Prompt
Restate word for word the lines of the data below, from the first through the one that has "in imported if".

Dataset excerpt
Begin

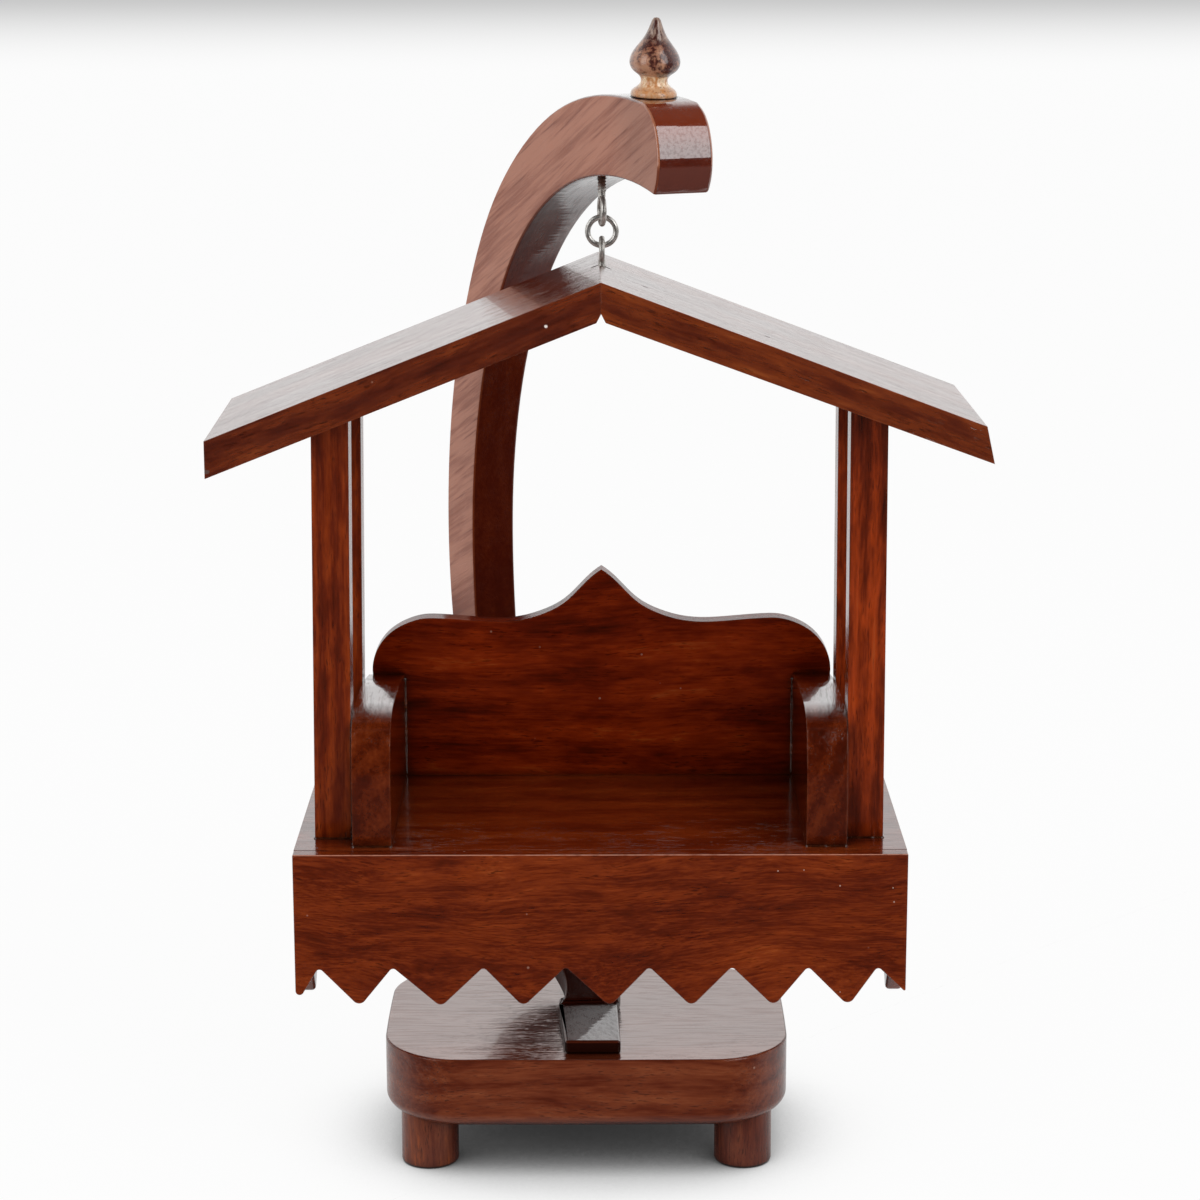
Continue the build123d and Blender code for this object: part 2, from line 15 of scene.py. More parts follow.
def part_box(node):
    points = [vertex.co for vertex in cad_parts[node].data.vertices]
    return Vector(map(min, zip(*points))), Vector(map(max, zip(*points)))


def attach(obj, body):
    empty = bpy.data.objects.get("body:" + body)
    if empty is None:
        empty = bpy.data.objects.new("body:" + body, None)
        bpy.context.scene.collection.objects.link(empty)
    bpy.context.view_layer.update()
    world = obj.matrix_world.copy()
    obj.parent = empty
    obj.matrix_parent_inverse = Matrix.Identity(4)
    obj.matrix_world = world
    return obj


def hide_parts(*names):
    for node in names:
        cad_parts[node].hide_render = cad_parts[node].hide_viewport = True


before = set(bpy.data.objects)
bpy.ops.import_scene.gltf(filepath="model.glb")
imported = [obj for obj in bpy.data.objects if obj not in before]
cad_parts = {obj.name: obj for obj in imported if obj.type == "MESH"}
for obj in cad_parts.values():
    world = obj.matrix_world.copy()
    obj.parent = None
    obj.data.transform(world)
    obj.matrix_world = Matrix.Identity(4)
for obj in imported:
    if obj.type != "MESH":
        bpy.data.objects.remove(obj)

End

Solution to this task
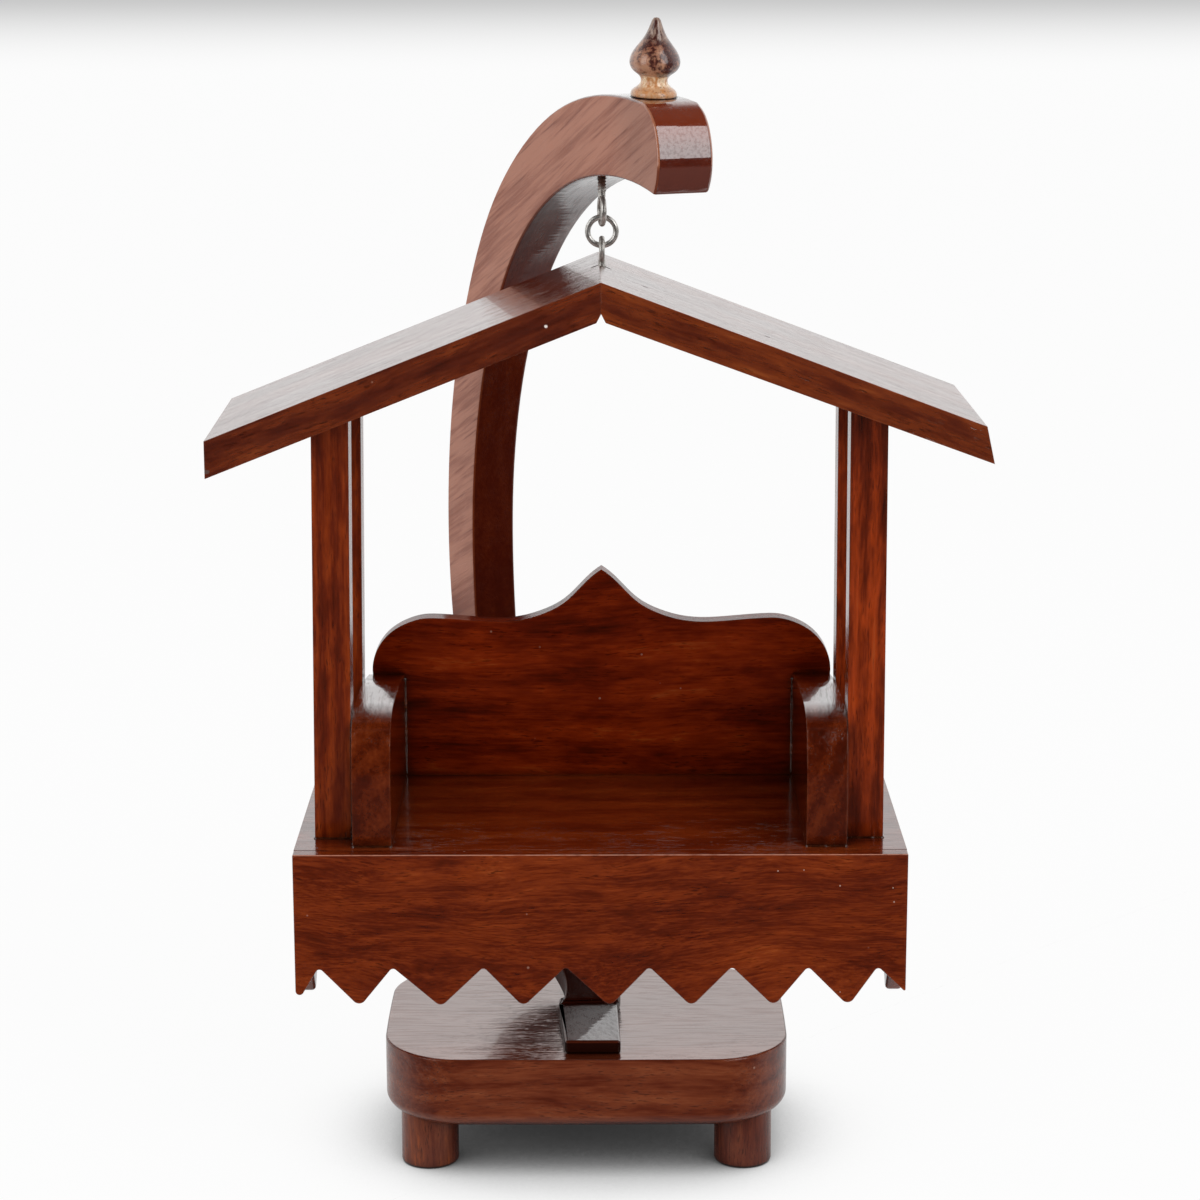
Continue the build123d and Blender code for this object: part 2, from line 15 of scene.py. More parts follow.
def part_box(node):
    points = [vertex.co for vertex in cad_parts[node].data.vertices]
    return Vector(map(min, zip(*points))), Vector(map(max, zip(*points)))


def attach(obj, body):
    empty = bpy.data.objects.get("body:" + body)
    if empty is None:
        empty = bpy.data.objects.new("body:" + body, None)
        bpy.context.scene.collection.objects.link(empty)
    bpy.context.view_layer.update()
    world = obj.matrix_world.copy()
    obj.parent = empty
    obj.matrix_parent_inverse = Matrix.Identity(4)
    obj.matrix_world = world
    return obj


def hide_parts(*names):
    for node in names:
        cad_parts[node].hide_render = cad_parts[node].hide_viewport = True


before = set(bpy.data.objects)
bpy.ops.import_scene.gltf(filepath="model.glb")
imported = [obj for obj in bpy.data.objects if obj not in before]
cad_parts = {obj.name: obj for obj in imported if obj.type == "MESH"}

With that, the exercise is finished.